Repeat the material exactly, every line of it.

-*-*-

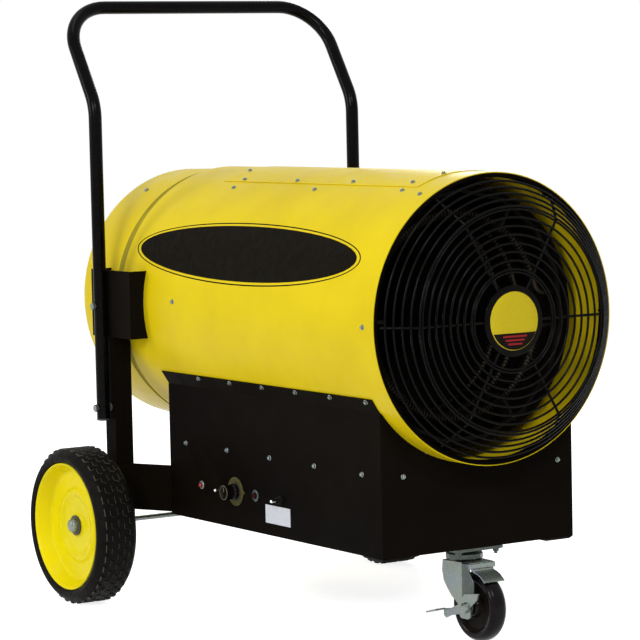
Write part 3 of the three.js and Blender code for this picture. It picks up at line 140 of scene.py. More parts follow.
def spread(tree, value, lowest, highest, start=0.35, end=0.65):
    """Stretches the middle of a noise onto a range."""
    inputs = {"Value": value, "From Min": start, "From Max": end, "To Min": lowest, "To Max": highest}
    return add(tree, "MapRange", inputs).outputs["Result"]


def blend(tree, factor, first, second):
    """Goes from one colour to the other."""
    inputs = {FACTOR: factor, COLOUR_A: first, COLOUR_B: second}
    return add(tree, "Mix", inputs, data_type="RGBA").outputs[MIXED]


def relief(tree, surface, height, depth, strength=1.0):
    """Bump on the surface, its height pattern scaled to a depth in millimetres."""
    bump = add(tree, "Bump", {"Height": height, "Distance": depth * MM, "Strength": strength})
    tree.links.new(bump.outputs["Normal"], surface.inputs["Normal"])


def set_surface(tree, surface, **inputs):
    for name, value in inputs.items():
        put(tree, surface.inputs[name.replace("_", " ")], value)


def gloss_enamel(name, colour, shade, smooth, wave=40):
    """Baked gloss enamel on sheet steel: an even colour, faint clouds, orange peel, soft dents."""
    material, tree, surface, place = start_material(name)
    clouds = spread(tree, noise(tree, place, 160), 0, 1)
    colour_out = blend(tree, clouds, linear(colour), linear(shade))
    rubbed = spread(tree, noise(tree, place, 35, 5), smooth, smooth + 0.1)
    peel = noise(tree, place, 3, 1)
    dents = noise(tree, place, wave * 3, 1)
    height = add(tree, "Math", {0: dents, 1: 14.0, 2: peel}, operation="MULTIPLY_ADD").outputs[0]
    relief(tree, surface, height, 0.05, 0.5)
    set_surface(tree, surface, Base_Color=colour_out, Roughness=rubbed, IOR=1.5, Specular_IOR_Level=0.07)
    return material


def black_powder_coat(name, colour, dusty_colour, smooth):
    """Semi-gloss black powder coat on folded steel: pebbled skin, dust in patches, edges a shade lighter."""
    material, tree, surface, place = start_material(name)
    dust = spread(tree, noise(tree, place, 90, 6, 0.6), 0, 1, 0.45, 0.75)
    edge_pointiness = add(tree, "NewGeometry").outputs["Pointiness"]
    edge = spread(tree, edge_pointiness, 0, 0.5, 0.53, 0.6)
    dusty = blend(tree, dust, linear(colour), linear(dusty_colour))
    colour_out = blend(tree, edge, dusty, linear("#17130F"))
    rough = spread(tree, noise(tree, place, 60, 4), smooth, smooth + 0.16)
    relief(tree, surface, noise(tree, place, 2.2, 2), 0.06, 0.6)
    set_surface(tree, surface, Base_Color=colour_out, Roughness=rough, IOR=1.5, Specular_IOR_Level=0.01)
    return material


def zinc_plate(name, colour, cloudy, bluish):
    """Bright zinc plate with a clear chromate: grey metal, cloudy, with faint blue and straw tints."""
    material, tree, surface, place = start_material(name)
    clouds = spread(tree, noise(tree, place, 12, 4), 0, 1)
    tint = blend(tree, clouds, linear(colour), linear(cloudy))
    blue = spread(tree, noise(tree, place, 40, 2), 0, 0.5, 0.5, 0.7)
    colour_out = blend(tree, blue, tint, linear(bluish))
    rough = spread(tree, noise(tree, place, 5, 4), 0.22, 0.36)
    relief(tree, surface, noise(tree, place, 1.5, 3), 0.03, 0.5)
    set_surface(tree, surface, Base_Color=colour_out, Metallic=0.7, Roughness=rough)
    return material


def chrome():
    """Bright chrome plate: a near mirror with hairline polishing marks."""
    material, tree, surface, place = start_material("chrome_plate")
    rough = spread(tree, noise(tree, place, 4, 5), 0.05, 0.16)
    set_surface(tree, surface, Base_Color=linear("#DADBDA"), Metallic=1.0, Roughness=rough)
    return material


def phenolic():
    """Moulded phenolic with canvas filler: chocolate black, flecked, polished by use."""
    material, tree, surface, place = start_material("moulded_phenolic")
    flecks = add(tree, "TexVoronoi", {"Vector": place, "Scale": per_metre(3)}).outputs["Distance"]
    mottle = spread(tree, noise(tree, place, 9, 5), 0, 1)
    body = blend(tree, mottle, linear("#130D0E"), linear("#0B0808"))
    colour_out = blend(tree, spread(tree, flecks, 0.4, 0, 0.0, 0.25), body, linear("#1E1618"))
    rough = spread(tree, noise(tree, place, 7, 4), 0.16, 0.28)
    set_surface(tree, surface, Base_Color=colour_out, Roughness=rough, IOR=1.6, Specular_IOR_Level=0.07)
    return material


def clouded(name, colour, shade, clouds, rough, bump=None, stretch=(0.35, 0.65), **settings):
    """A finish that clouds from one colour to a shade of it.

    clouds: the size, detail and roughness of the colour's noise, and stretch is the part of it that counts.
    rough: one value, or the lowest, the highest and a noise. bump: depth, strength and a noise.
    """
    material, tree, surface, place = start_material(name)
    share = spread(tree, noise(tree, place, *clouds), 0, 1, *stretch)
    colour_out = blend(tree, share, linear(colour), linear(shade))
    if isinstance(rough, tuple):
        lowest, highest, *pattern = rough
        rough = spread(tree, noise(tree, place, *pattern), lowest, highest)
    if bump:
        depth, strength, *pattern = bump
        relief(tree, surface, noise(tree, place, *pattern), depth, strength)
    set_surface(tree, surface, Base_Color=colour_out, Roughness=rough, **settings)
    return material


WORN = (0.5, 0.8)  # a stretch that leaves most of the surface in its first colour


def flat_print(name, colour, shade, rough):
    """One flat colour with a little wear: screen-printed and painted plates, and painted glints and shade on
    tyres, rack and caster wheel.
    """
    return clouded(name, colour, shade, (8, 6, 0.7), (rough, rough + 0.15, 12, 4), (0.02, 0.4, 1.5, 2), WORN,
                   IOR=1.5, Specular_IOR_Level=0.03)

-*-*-

EXPECTED ANSWER
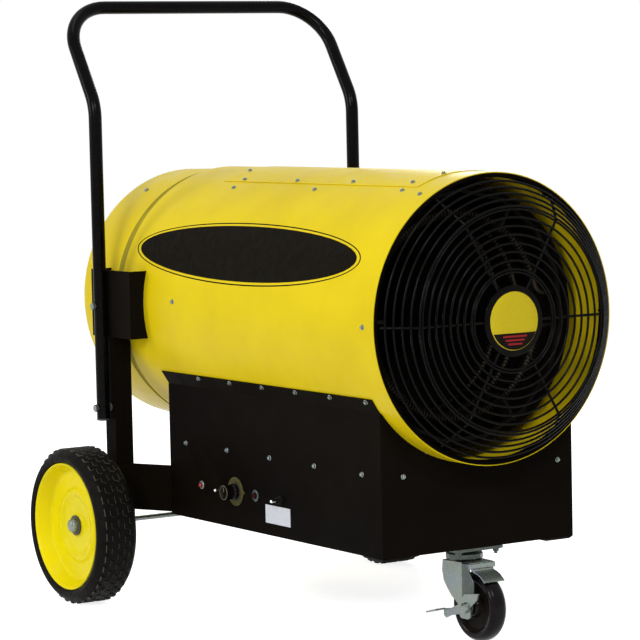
Write part 3 of the three.js and Blender code for this picture. It picks up at line 140 of scene.py. More parts follow.
def spread(tree, value, lowest, highest, start=0.35, end=0.65):
    """Stretches the middle of a noise onto a range."""
    inputs = {"Value": value, "From Min": start, "From Max": end, "To Min": lowest, "To Max": highest}
    return add(tree, "MapRange", inputs).outputs["Result"]


def blend(tree, factor, first, second):
    """Goes from one colour to the other."""
    inputs = {FACTOR: factor, COLOUR_A: first, COLOUR_B: second}
    return add(tree, "Mix", inputs, data_type="RGBA").outputs[MIXED]


def relief(tree, surface, height, depth, strength=1.0):
    """Bump on the surface, its height pattern scaled to a depth in millimetres."""
    bump = add(tree, "Bump", {"Height": height, "Distance": depth * MM, "Strength": strength})
    tree.links.new(bump.outputs["Normal"], surface.inputs["Normal"])


def set_surface(tree, surface, **inputs):
    for name, value in inputs.items():
        put(tree, surface.inputs[name.replace("_", " ")], value)


def gloss_enamel(name, colour, shade, smooth, wave=40):
    """Baked gloss enamel on sheet steel: an even colour, faint clouds, orange peel, soft dents."""
    material, tree, surface, place = start_material(name)
    clouds = spread(tree, noise(tree, place, 160), 0, 1)
    colour_out = blend(tree, clouds, linear(colour), linear(shade))
    rubbed = spread(tree, noise(tree, place, 35, 5), smooth, smooth + 0.1)
    peel = noise(tree, place, 3, 1)
    dents = noise(tree, place, wave * 3, 1)
    height = add(tree, "Math", {0: dents, 1: 14.0, 2: peel}, operation="MULTIPLY_ADD").outputs[0]
    relief(tree, surface, height, 0.05, 0.5)
    set_surface(tree, surface, Base_Color=colour_out, Roughness=rubbed, IOR=1.5, Specular_IOR_Level=0.07)
    return material


def black_powder_coat(name, colour, dusty_colour, smooth):
    """Semi-gloss black powder coat on folded steel: pebbled skin, dust in patches, edges a shade lighter."""
    material, tree, surface, place = start_material(name)
    dust = spread(tree, noise(tree, place, 90, 6, 0.6), 0, 1, 0.45, 0.75)
    edge_pointiness = add(tree, "NewGeometry").outputs["Pointiness"]
    edge = spread(tree, edge_pointiness, 0, 0.5, 0.53, 0.6)
    dusty = blend(tree, dust, linear(colour), linear(dusty_colour))
    colour_out = blend(tree, edge, dusty, linear("#17130F"))
    rough = spread(tree, noise(tree, place, 60, 4), smooth, smooth + 0.16)
    relief(tree, surface, noise(tree, place, 2.2, 2), 0.06, 0.6)
    set_surface(tree, surface, Base_Color=colour_out, Roughness=rough, IOR=1.5, Specular_IOR_Level=0.01)
    return material


def zinc_plate(name, colour, cloudy, bluish):
    """Bright zinc plate with a clear chromate: grey metal, cloudy, with faint blue and straw tints."""
    material, tree, surface, place = start_material(name)
    clouds = spread(tree, noise(tree, place, 12, 4), 0, 1)
    tint = blend(tree, clouds, linear(colour), linear(cloudy))
    blue = spread(tree, noise(tree, place, 40, 2), 0, 0.5, 0.5, 0.7)
    colour_out = blend(tree, blue, tint, linear(bluish))
    rough = spread(tree, noise(tree, place, 5, 4), 0.22, 0.36)
    relief(tree, surface, noise(tree, place, 1.5, 3), 0.03, 0.5)
    set_surface(tree, surface, Base_Color=colour_out, Metallic=0.7, Roughness=rough)
    return material


def chrome():
    """Bright chrome plate: a near mirror with hairline polishing marks."""
    material, tree, surface, place = start_material("chrome_plate")
    rough = spread(tree, noise(tree, place, 4, 5), 0.05, 0.16)
    set_surface(tree, surface, Base_Color=linear("#DADBDA"), Metallic=1.0, Roughness=rough)
    return material


def phenolic():
    """Moulded phenolic with canvas filler: chocolate black, flecked, polished by use."""
    material, tree, surface, place = start_material("moulded_phenolic")
    flecks = add(tree, "TexVoronoi", {"Vector": place, "Scale": per_metre(3)}).outputs["Distance"]
    mottle = spread(tree, noise(tree, place, 9, 5), 0, 1)
    body = blend(tree, mottle, linear("#130D0E"), linear("#0B0808"))
    colour_out = blend(tree, spread(tree, flecks, 0.4, 0, 0.0, 0.25), body, linear("#1E1618"))
    rough = spread(tree, noise(tree, place, 7, 4), 0.16, 0.28)
    set_surface(tree, surface, Base_Color=colour_out, Roughness=rough, IOR=1.6, Specular_IOR_Level=0.07)
    return material


def clouded(name, colour, shade, clouds, rough, bump=None, stretch=(0.35, 0.65), **settings):
    """A finish that clouds from one colour to a shade of it.

    clouds: the size, detail and roughness of the colour's noise, and stretch is the part of it that counts.
    rough: one value, or the lowest, the highest and a noise. bump: depth, strength and a noise.
    """
    material, tree, surface, place = start_material(name)
    share = spread(tree, noise(tree, place, *clouds), 0, 1, *stretch)
    colour_out = blend(tree, share, linear(colour), linear(shade))
    if isinstance(rough, tuple):
        lowest, highest, *pattern = rough
        rough = spread(tree, noise(tree, place, *pattern), lowest, highest)
    if bump:
        depth, strength, *pattern = bump
        relief(tree, surface, noise(tree, place, *pattern), depth, strength)
    set_surface(tree, surface, Base_Color=colour_out, Roughness=rough, **settings)
    return material


WORN = (0.5, 0.8)  # a stretch that leaves most of the surface in its first colour


def flat_print(name, colour, shade, rough):
    """One flat colour with a little wear: screen-printed and painted plates, and painted glints and shade on
    tyres, rack and caster wheel.
    """
    return clouded(name, colour, shade, (8, 6, 0.7), (rough, rough + 0.15, 12, 4), (0.02, 0.4, 1.5, 2), WORN,
                   IOR=1.5, Specular_IOR_Level=0.03)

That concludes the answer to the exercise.